Mark Ellem, head of education for Accurium, said from a practice perspective, whether it is an accountant, administrator or an adviser, it’s important to know “ahead of the game” when a client with a TRIS turns 65 in the event they have an excess TBA because their TRIS is greater than the general TBC.

“Even in this year, in the lead up to the general transfer balance cap increasing to $2 million on 1 July 2025, if you've got a client who has a TRIS non-retirement phase, and they're turning 65 anytime between now and 30 June, that's going to give a rise to a transfer balance account credit, which means that's going to affect their entitlement to the increase in the general transfer balance cap – the $100,000,” he said.

 
 

“So, you need to consider it. Is that what they want? Or do they want to commute it before their 65th birthday in an accumulation account and get the full $100,000 and then start a retirement phase account-based pension afterwards?”

Ellem said as a financial professional it’s important to talk to clients coming up to age 65 about their options, the implications of their choices on tax and TBC without overstepping and making recommendations.

“It's not a case of, ‘Oh, they turned 65 yesterday. It's too late’. It's OK. They met a retirement condition of release,” Ellem said.

“[At that point] all their money became unrestricted, not preserved, but it's not until they notify the trustee that they have met a condition of release that they will move into pension phase, so it gives some time to manage things.”

He continued that when the TRIS does move into retirement phase, it doesn't affect the calculation of the minimum pension requirement, but the maximum amount drops off.

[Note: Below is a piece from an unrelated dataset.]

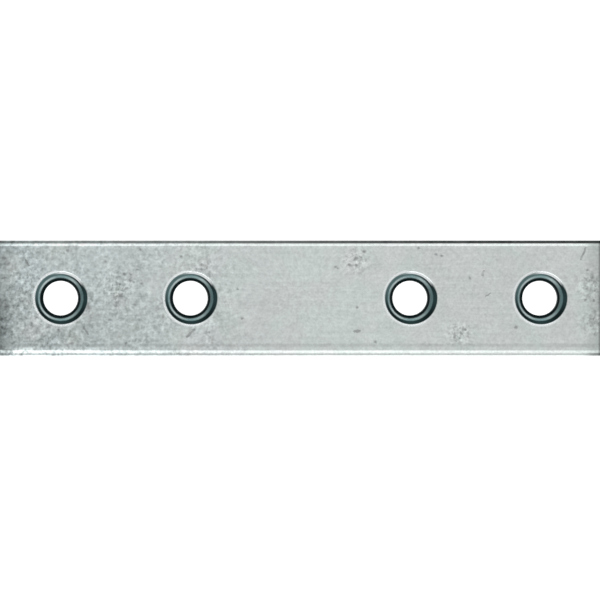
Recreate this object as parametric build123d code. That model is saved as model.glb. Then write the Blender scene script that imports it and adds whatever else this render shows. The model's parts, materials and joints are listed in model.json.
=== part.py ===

“However, for retirement phase purposes, for transfer balance cap purposes, it's treated as a brand new pension,” he said.

“When [the pension] moves into retirement phase, that is the value of the TBA credit, and when that occurs, that's going to dictate the due date [of when payments need to be made] – 28 days after the end of the quarter. From that point on, it moves into retirement phase and the fund will be eligible to claim Exempt Current Pension Income in respect to that capital.”